◆ STATED PROBLEM
Quote precisely the run of lines opening with the line containing "radii.append(0.45 * min(before.length, after.length)" and closing with the line containing "record = json.load(file)", and nothing else.

◆ RECORDED INFORMATION

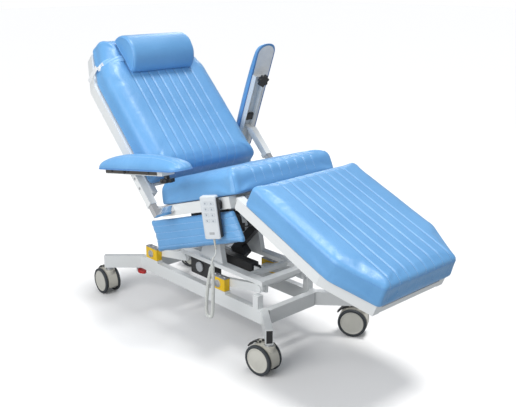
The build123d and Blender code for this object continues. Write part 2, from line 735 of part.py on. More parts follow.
LEG_LOW = -23.0
LEG_HIGH = 22.3
LEG_KINK = 470.0
LEG_END = 673.0
with BuildPart(LEG) as legrest_frame:
    for _, side in SIDES:
        outer = [
            (side * RAIL_OUT, -10), (side * RAIL_OUT, -LEG_KINK), (side * 203, -LEG_END),
            (side * 168, -LEG_END), (side * RAIL_IN, -LEG_KINK + 7), (side * RAIL_IN, -10),
        ]
        inner = [
            (side * (RAIL_OUT - TUBE_WALL), -10 - TUBE_WALL),
            (side * (RAIL_OUT - TUBE_WALL), -LEG_KINK),
            (side * (203 - TUBE_WALL), TUBE_WALL - LEG_END),
            (side * (168 + TUBE_WALL), TUBE_WALL - LEG_END),
            (side * (RAIL_IN + TUBE_WALL), -LEG_KINK + 7),
            (side * (RAIL_IN + TUBE_WALL), -10 - TUBE_WALL),
        ]
        prism(LEG, outer, LEG_LOW, LEG_HIGH)
        prism(LEG, inner, LEG_LOW + TUBE_WALL, LEG_HIGH - TUBE_WALL, mode=Mode.SUBTRACT)
        block(mirrored(side, 251, 263), (-14, 0), (-13, 13))
        cross_rod(mirrored(side, 251, 263), 0, 0, 13)
        cross_rod(mirrored(side, 251, 263), 0, 0, 7 + RUNNING, mode=Mode.SUBTRACT)
    for start in (-130.0, -400.0):
        block((-RAIL_IN, RAIL_IN), (start, start + 30), (-20, 5))
    block((-174, 174), (-LEG_END, 30 - LEG_END), (-20, 5))
    lever_along, lever_height = in_plane(LEG, LEG_EYE)
    for low, high in CHEEKS:
        with BuildSketch(side_view(KNEE_Y, KNEE_Z, LEG_DROP, LEG_X + low)):
            with BuildLine():
                Polyline(
                    (-130, -18), (-100, -18), (lever_along + 12, lever_height + 8),
                    (lever_along + 8, lever_height - 8), (lever_along - 8, lever_height - 8),
                    close=True,
                )
            make_face()
        extrude(amount=high - low)
    cross_rod((LEG_X - 16, LEG_X + 16), lever_along, lever_height, PUSH_PIN_R)
save(legrest_frame, "legrest_frame")

with BuildPart(LEG) as legrest_cushion:
    outline = [(294, -46), (294, -510), (212, -690), (-212, -690), (-294, -510), (-294, -46)]
    prism(LEG, outline, 23, 123)
save(legrest_cushion, "legrest_cushion")

# =============================== armrests ===================================================

def post_point(along, ahead=0.0):
    """A (Y, Z) point on a post's axis, measured along it from the backrest hinge."""
    lean = radians(BACK_ANGLE)
    rise = POST_RISE + ahead
    return (
        BACK_Y + along * cos(lean) - rise * sin(lean),
        BACK_Z + along * sin(lean) + rise * cos(lean),
    )


STEM_FOOT = -72.0
STEM_TOP = 132.0
with BuildPart() as armrest_mounts:
    for _, side in SIDES:
        post_view = side_view(*post_point(0), BACK_ANGLE, side * POST_X)
        with BuildSketch(post_view):
            with Locations(((STEM_FOOT + STEM_TOP) / 2, 0)):
                Rectangle(STEM_TOP - STEM_FOOT, 2 * STEM_HALF)
        extrude(amount=STEM_HALF, both=True)
        arm_view = side_view(*post_point(STEM_FOOT + 14), BACK_ANGLE, side * RAIL_OUT)
        with BuildSketch(arm_view):
            Rectangle(26, 26)
        extrude(amount=side * (POST_X - STEM_HALF - RAIL_OUT))
save(armrest_mounts, "armrest_mounts")

PIVOT_AHEAD = 32.0          # pad pivot beyond the post's end, and behind its axis
PIVOT_BEHIND = 22.0
CHANNEL_X = (334.0, 394.0)
CHANNEL_LOW = -11.0
CHANNEL_PLATE = 12.0
PAD_UNDER = 15.0
PAD_TOP = 70.0
KNOB_AT = 258.0

for name, side in SIDES:
    foot = RIGHT_POST_FOOT if name == "right" else LEFT_POST_FOOT
    pad_angle = 180 - PAD_TILT if name == "right" else LEFT_PAD_ANGLE
    head = foot + POST_LENGTH
    pivot = post_point(head + PIVOT_AHEAD, -PIVOT_BEHIND)
    post_view = side_view(*post_point(0), BACK_ANGLE, side * POST_X)
    with BuildPart() as armrest_post:
        with BuildSketch(post_view):
            with Locations(((foot + head) / 2, 0)):
                Rectangle(POST_LENGTH, 2 * POST_HALF)
        extrude(amount=POST_HALF, both=True)
        with BuildSketch(post_view):
            with Locations(((foot + head) / 2 - 4, 0)):
                Rectangle(POST_LENGTH, 2 * STEM_HALF + 0.4)
        extrude(amount=STEM_HALF + 0.2, both=True, mode=Mode.SUBTRACT)
        # lug that carries the pad's pivot
        with BuildSketch(post_view):
            with BuildLine():
                Polyline(
                    (head - 4, -POST_HALF), (head - 4, 4), (head + 10, 0),
                    (head + PIVOT_AHEAD, 8 - PIVOT_BEHIND), (head + PIVOT_AHEAD, -8 - PIVOT_BEHIND),
                    close=True,
                )
            make_face()
            with Locations((head + PIVOT_AHEAD, -PIVOT_BEHIND)):
                Circle(9.5)
        extrude(amount=12, both=True)
        with BuildSketch(post_view):
            with Locations((head + PIVOT_AHEAD, -PIVOT_BEHIND)):
                Circle(5 + RUNNING)
        extrude(amount=12, both=True, mode=Mode.SUBTRACT)
        # clamp knob boss at the foot of the post
        with BuildSketch(side_view(*post_point(foot + 12, -POST_HALF - 7), BACK_ANGLE, side * POST_X)):
            Rectangle(20, 14)
        extrude(amount=9, both=True)
    save(armrest_post, f"armrest_post_{name}")

    pad_view = side_view(*pivot, pad_angle)
    up = -1                 # the pad lies on the side of the pivot away from the floor
    with BuildPart() as armrest_channel:
        with BuildSketch(side_view(*pivot, pad_angle, side * CHANNEL_X[0])):
            with Locations((61, up * (CHANNEL_LOW + PAD_UNDER) / 2)):
                Rectangle(418, PAD_UNDER - CHANNEL_LOW)
        extrude(amount=side * (CHANNEL_X[1] - CHANNEL_X[0]))
        with BuildSketch(side_view(*pivot, pad_angle, side * (CHANNEL_X[0] + 3))):
            with Locations((60, up * (CHANNEL_LOW - 5 + CHANNEL_PLATE) / 2)):
                Rectangle(424, CHANNEL_PLATE - CHANNEL_LOW + 5)
        extrude(amount=side * (CHANNEL_X[1] - CHANNEL_X[0] - 6), mode=Mode.SUBTRACT)
        # nose block at the front end, threaded for the star knob
        with BuildSketch(side_view(*pivot, pad_angle, side * (CHANNEL_X[0] + 3))):
            with Locations((KNOB_AT, up * (CHANNEL_LOW + CHANNEL_PLATE) / 2)):
                Rectangle(24, CHANNEL_PLATE - CHANNEL_LOW)
        extrude(amount=side * (CHANNEL_X[1] - CHANNEL_X[0] - 6))
        with BuildSketch(side_view(*pivot, pad_angle, side * CHANNEL_X[0])):
            Circle(5)
        extrude(amount=side * (CHANNEL_X[1] - CHANNEL_X[0]))
        knob_axis = Plane(
            origin=pad_view.from_local_coords((KNOB_AT, up * CHANNEL_PLATE, side * POST_X)),
            z_dir=pad_view.y_dir,
        )
        with BuildSketch(knob_axis):
            Circle(5 + RUNNING)
        extrude(amount=CHANNEL_PLATE - CHANNEL_LOW, mode=Mode.SUBTRACT)
    save(armrest_channel, f"armrest_channel_{name}")

    with BuildPart() as armrest_pad:
        pad_plane = Plane(
            origin=pad_view.from_local_coords((132, up * PAD_UNDER, side * PAD_X)),
            x_dir=pad_view.x_dir,
            z_dir=pad_view.y_dir * up,
        )
        with BuildSketch(pad_plane):
            RectangleRounded(575, 2 * PAD_HALF, 50)
        extrude(amount=PAD_TOP - PAD_UNDER - 15)
        top = armrest_pad.faces().sort_by(Axis(pad_plane.origin, pad_plane.z_dir))[-1]
        fillet(top.edges(), radius=18)
    save(armrest_pad, f"armrest_pad_{name}")

    with BuildPart() as armrest_knob:
        with BuildSketch(knob_axis):
            Circle(5)
        extrude(amount=CHANNEL_PLATE - CHANNEL_LOW + 14)
        with BuildSketch(knob_axis.offset(CHANNEL_PLATE - CHANNEL_LOW + 1)):
            Circle(11)
        extrude(amount=13)
        with BuildSketch(knob_axis.offset(CHANNEL_PLATE - CHANNEL_LOW + 14)):
            Circle(24)
            with PolarLocations(23, 7):
                Circle(7)
        extrude(amount=15)
    save(armrest_knob, f"armrest_knob_{name}")

# =============================== handset and cord ===========================================

HEADING = radians(HANDSET_HEADING)
across = Vector(sin(HEADING), -cos(HEADING), 0)
facing = across.cross(Vector(0, 0, 1))
lean_turn = radians(HANDSET_LEAN)
handset_x = across * cos(lean_turn) + Vector(0, 0, 1) * sin(lean_turn)
HANDSET = Plane(origin=HANDSET_TOP, x_dir=handset_x, z_dir=facing)
BUTTON = (21.0, 15.0)
BUTTON_ROWS = 4


def button_centres():
    for row in range(BUTTON_ROWS):
        for column in (-1, 1):
            yield column * 12.5, -28 - row * 23


with BuildPart() as handset_shell:
    with BuildSketch(HANDSET.offset(-HANDSET_DEEP)):
        with Locations((0, -HANDSET_LONG / 2)):
            RectangleRounded(HANDSET_WIDE, HANDSET_LONG, 6)
    extrude(amount=HANDSET_DEEP)
    chamfer(handset_shell.faces().sort_by(Axis(HANDSET.origin, HANDSET.z_dir))[-1].edges(), length=2.5)
    for x, y in button_centres():
        with BuildSketch(HANDSET):
            with Locations((x, y)):
                RectangleRounded(BUTTON[0] + 1, BUTTON[1] + 1, 4.5)
        extrude(amount=-4, mode=Mode.SUBTRACT)
save(handset_shell, "handset_shell")

for number, (x, y) in enumerate(button_centres(), start=1):
    with BuildPart() as handset_button:
        with BuildSketch(HANDSET.offset(-2.5)):
            with Locations((x, y)):
                RectangleRounded(BUTTON[0], BUTTON[1], 4)
        extrude(amount=3.3)
    save(handset_button, f"handset_button_{number}")

hook_foot = HANDSET.from_local_coords((0, -36, -HANDSET_DEEP))
with BuildPart() as handset_hook:
    with BuildSketch(Plane(origin=(-RAIL_OUT, -124, 648), x_dir=(0, 1, 0), z_dir=(-1, 0, 0))):
        RectangleRounded(34, 34, 9)
    extrude(amount=13)
    with BuildSketch(Plane(origin=(-RAIL_OUT, -102, 648), x_dir=(0, 1, 0), z_dir=(-1, 0, 0))):
        Rectangle(50, 16)
    extrude(amount=8)
save(handset_hook, "handset_hook")

RELIEF_LONG = 44.0
relief_top = HANDSET.from_local_coords((0, -HANDSET_LONG, -HANDSET_DEEP / 2))
down = -HANDSET.y_dir
with BuildPart() as strain_relief:
    with BuildSketch(Plane(origin=relief_top, z_dir=down)):
        Circle(4.5)
    with BuildSketch(Plane(origin=relief_top + down * RELIEF_LONG, z_dir=down)):
        Circle(2.6)
    loft()
save(strain_relief, "strain_relief")

relief_end = relief_top + down * RELIEF_LONG
GLAND = SEAT.from_local_coords((-215, 228, CONTROL_BOX[2][0]))
CURL_ROUTE = [
    (-313, -112, 414),
    (-313, -115.5, 372),
    (-313, -114.5, 322),
    (-313, -112, 268),
    (-313, -109.5, 226),
    (-313, -107.5, 200),
    (-313, -104, 182),
    (-313, -94, 172),
    (-313, -80, 172),
    (-313, -70, 182),
    (-313, -68.5, 200),
    (-313, -69.5, 226),
    (-313, -74.5, 268),
    (-312.5, -82.5, 318),
    (-312, -93, 360),
    (-310, -101, 392),
]
UPPER_ROUTE = [
    tuple(relief_end),
    tuple(relief_end + down * 16),
    (-313, -128, 446),
    (-313, -110.8, 428),
    CURL_ROUTE[0],
]
LOWER_ROUTE = [
    CURL_ROUTE[-1],
    (-309, -105, 408),
    (-296, -103, 430),
    (-272, -84, 440),
    (-248, -54, 446),
    (-228, -24, 470),
    (-217, -6, 500),
    tuple(GLAND),
]


def arc_radii(route):
    """Largest arcs that the runs allow: 0.45 of the shorter run over tan of half the turn."""
    points = [Vector(*point) for point in route]
    runs = [after - before for before, after in zip(points, points[1:])]
    radii = []
    for before, after in zip(runs, runs[1:]):
        half_turn = radians(before.get_angle(after)) / 2
        radii.append(0.45 * min(before.length, after.length) / tan(half_turn))
    return radii


def cord_tube(route, radius):
    """A round tube along a route, in straight runs joined by arcs."""
    radii = arc_radii(route)
    print("arc radii", [round(one, 1) for one in radii])
    with BuildLine() as line:
        FilletPolyline(*route, radius=radii)
    with BuildSketch(Plane(origin=line.line @ 0, z_dir=line.line % 0)) as section:
        Circle(radius)
    sweep(section.sketch, path=line.line)
    length = line.wire().length
    print("length", round(length, 1), "section times length", round(pi * radius**2 * length))


with BuildPart() as handset_cord:
    cord_tube(UPPER_ROUTE, CORD_R)
    cord_tube(LOWER_ROUTE, CORD_R)
save(handset_cord, "handset_cord")
print("cord volume", round(handset_cord.part.volume))

with BuildPart() as handset_cord_curl:
    cord_tube(CURL_ROUTE, CURL_R)
save(handset_cord_curl, "handset_cord_curl")
print("curl volume", round(handset_cord_curl.part.volume))
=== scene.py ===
import json
import math
import bmesh
import bpy
import numpy as np
from mathutils import Matrix, Vector, noise
from mathutils.bvhtree import BVHTree


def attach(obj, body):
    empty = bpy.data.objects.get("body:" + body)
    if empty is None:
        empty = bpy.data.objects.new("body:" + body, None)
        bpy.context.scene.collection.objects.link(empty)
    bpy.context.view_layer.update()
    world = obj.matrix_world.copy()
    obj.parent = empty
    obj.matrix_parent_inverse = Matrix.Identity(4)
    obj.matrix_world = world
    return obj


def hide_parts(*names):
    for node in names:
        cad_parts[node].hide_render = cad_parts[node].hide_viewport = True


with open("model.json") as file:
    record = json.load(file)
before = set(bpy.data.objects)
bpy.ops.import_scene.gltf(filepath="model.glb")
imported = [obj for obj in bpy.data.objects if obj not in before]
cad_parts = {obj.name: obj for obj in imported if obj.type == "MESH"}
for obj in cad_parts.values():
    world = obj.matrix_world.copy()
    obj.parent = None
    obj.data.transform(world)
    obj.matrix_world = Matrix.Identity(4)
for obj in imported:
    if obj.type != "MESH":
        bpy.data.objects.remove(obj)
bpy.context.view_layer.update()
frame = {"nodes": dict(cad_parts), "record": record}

CENTRE_Y = 12.95            # the row's origin is under the middle of the length


def at(x, y, z):
    """A point of the row frame from millimetres, measured from the source's own origin."""
    return Vector((x, y + CENTRE_Y, z)) * 0.001


def in_scene(name, data):
    """A new object in the scene with that data."""
    obj = bpy.data.objects.new(name, data)
    bpy.context.scene.collection.objects.link(obj)
    return obj


def aimed(direction):
    """The turn that points a camera or lamp along a direction."""
    return direction.to_track_quat("-Z", "Y").to_euler()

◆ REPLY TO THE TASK
        radii.append(0.45 * min(before.length, after.length) / tan(half_turn))
    return radii


def cord_tube(route, radius):
    """A round tube along a route, in straight runs joined by arcs."""
    radii = arc_radii(route)
    print("arc radii", [round(one, 1) for one in radii])
    with BuildLine() as line:
        FilletPolyline(*route, radius=radii)
    with BuildSketch(Plane(origin=line.line @ 0, z_dir=line.line % 0)) as section:
        Circle(radius)
    sweep(section.sketch, path=line.line)
    length = line.wire().length
    print("length", round(length, 1), "section times length", round(pi * radius**2 * length))


with BuildPart() as handset_cord:
    cord_tube(UPPER_ROUTE, CORD_R)
    cord_tube(LOWER_ROUTE, CORD_R)
save(handset_cord, "handset_cord")
print("cord volume", round(handset_cord.part.volume))

with BuildPart() as handset_cord_curl:
    cord_tube(CURL_ROUTE, CURL_R)
save(handset_cord_curl, "handset_cord_curl")
print("curl volume", round(handset_cord_curl.part.volume))
=== scene.py ===
import json
import math
import bmesh
import bpy
import numpy as np
from mathutils import Matrix, Vector, noise
from mathutils.bvhtree import BVHTree


def attach(obj, body):
    empty = bpy.data.objects.get("body:" + body)
    if empty is None:
        empty = bpy.data.objects.new("body:" + body, None)
        bpy.context.scene.collection.objects.link(empty)
    bpy.context.view_layer.update()
    world = obj.matrix_world.copy()
    obj.parent = empty
    obj.matrix_parent_inverse = Matrix.Identity(4)
    obj.matrix_world = world
    return obj


def hide_parts(*names):
    for node in names:
        cad_parts[node].hide_render = cad_parts[node].hide_viewport = True


with open("model.json") as file:
    record = json.load(file)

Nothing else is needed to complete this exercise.